Excellent. We can now query the database to retrieve data we want. As an example, let's query Date & Short Interest data for AAPL.

In [13]:
query = '''
SELECT d.date as Date, e.value as Short_Interest
    FROM Equity_historical e
    JOIN Date d
        ON e.date_id = d.id
    JOIN Company c
        ON e.company_id = c.id
    JOIN Measure m
        ON e.measure_id = m.id
    WHERE c.symbol       = "AAPL"
    AND   m.measure_name = "Short Interest"
    ;
'''

aapl_shortinterest_historical = pd.read_sql(query, conn)
aapl_shortinterest_historical.head()

Unnamed: 0,Date,Short_Interest
0,10/14/2016,56005114.0
1,9/30/2016,54716610.0
2,9/15/2016,60135782.0
3,8/31/2016,47083129.0
4,8/15/2016,51758571.0


Voila! We've successfully extracted the data from Nasdaq.com and efficiently stored it in a relational database.
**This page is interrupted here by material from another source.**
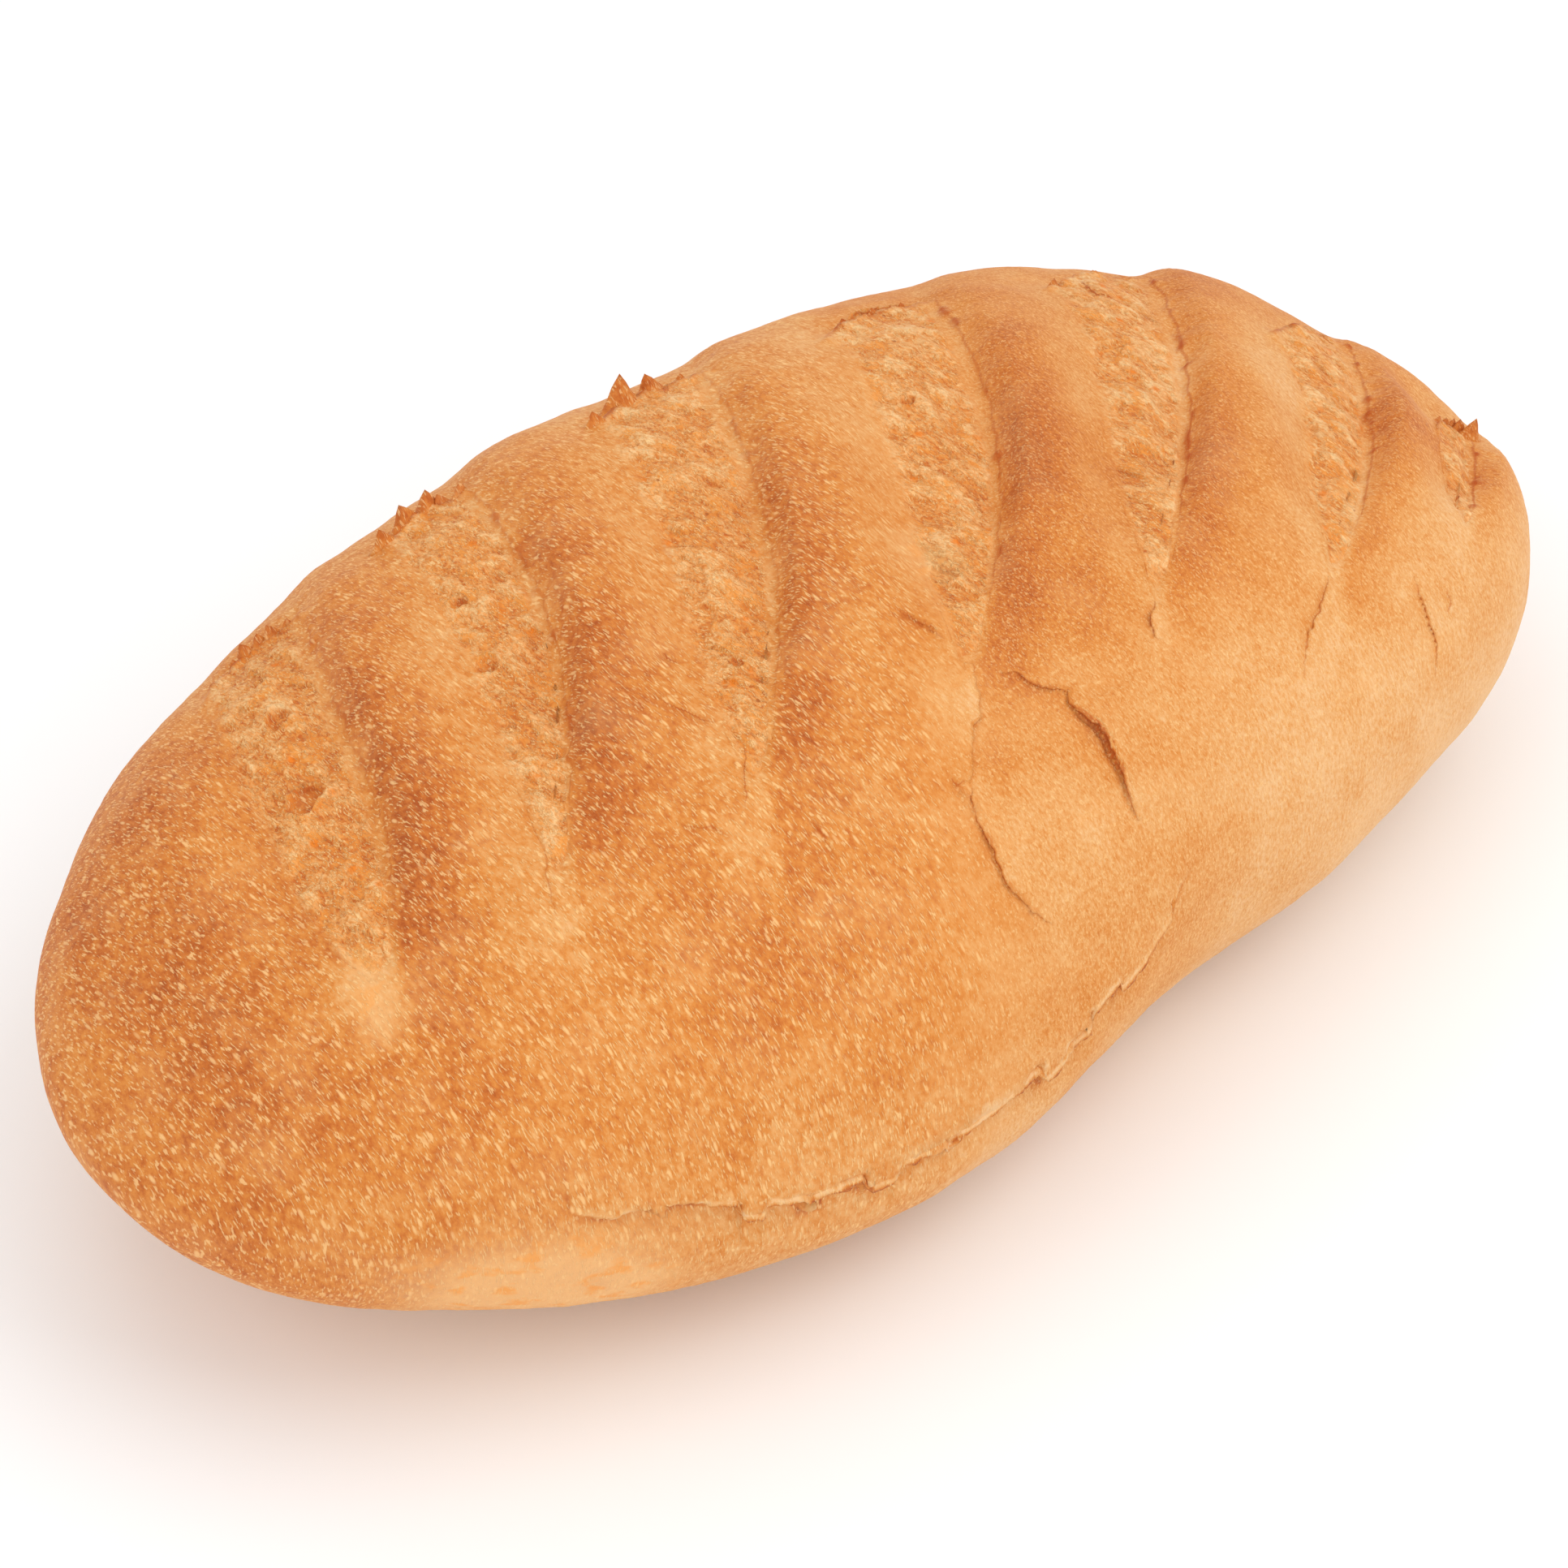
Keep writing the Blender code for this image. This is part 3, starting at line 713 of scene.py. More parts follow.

The data is ready for analysis.

Conclusion
===

This tutorial showed an example ETL workflow for collecting and storing data from the web using BeautifulSoup, pandas, and SQLite. This is only an example workflow that could be used for small, individual projects. We could improve this by
+ Using a more scalable RDBMS like MySQL or Oracle instead of SQLite, perhaps in a cloud-based solution like Amazon Redshift.
+ Using Scrapy instead of requests/BeautifulSoup. Scrapy is a web scraping framework rather than just a parsing library like BeautifulSoup or LXML, and it has more capabilities.
+ Expanding our stock universe to all stocks that trade on Nasdaq.
+ Adding more quality checks and robust handling of issues - what if requests no longer works? What if the Most Active Stocks page disappears?
+ Turning this code into Python scripts, placing them in an Amazon EC2 server, and automating this collection process with cron.

I hope this tutorial was useful to you. Thanks for reading!